Das WASCAL Programm für Hochschulabsolventinnen und -absolventen unterstützt und fördert die akademische Ausbildung an westafrikanischen Universitäten zum Klimawandel und zum Umgang mit den Auswirkungen auf Land- und Meeresnutzung in Afrika in Zusammenarbeit mit deutschen Partnerinstitutionen. Der Schwerpunkt der Aktivitäten liegt auf der Ausbildung von Promovierenden und Masterstudierenden. Der im Jahr 2019 gestartete zweijährige WASCAL-Masterstudiengang “Klimawandel und Meereswissenschaften” wird an der Partneruniversität Universidade Técnica do Altantico (UTA) im kapverdischen Mindelo von Professorin Corrine Almeida koordiniert. Das GEOMAR Helmholtz-Zentrum für Ozeanforschung Kiel hat den Aufbau eng begleitet und bindet das Programm sowie die Studierenden in aktuelle Forschungsvorhaben in der Region mit ein. Dozierende der Kieler Universität mit ihrem Forschungsschwerpunkt Kiel Marine Science (KMS) sind in die Lehre vor Ort involviert.

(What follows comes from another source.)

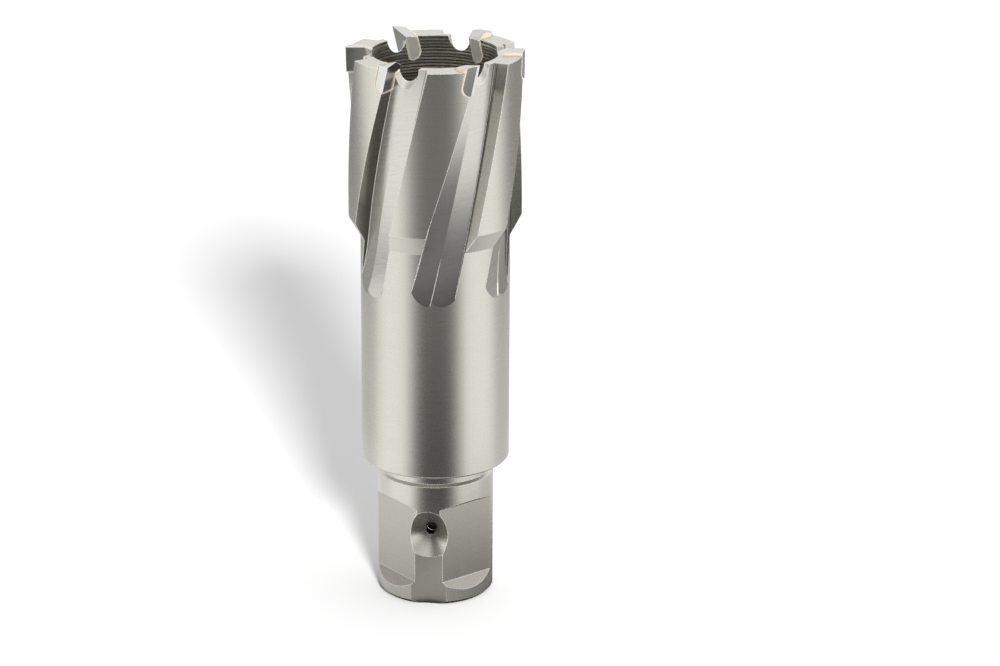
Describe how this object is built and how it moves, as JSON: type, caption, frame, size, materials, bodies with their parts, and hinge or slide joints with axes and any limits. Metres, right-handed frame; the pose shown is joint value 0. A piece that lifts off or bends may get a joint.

Im Masterstudiengang erlernen Studierende aus Westafrika wissenschaftliche und akademische Fähigkeiten in den Bereichen Klima, Meereswissenschaften und Management sowohl auf internationaler als auch auf regionaler Ebene. So bereiten sie sich auf ein anschließendes Postgraduiertenstudium oder eine berufliche Laufbahn beispielsweise im Umwelt-Management oder in der Industrie, in Beratungsunternehmen oder Regierungsbehörden vor. 2021 wurde das WASCAL-Masterprogramm auf Cabo Verde als Aktion der Dekade der Ozeanforschung für Nachhaltige Entwicklung der Vereinten Nationen ausgewählt. An der Premiere der „Schwimmenden Universität“ an Bord des Forschungsschiffs MARIA S. MERIAN nahmen im Jahr 2022 14 Master-Studierende teil. 2023 fand die „Schwimmende Universität“ während der Reise PS135-2 mit dem Forschungsschiff POLARSTERN statt, das vom Alfred-Wegener-Institut, Helmholtz-Zentrum für Polar und Meeresforschung (AWI) betrieben wird.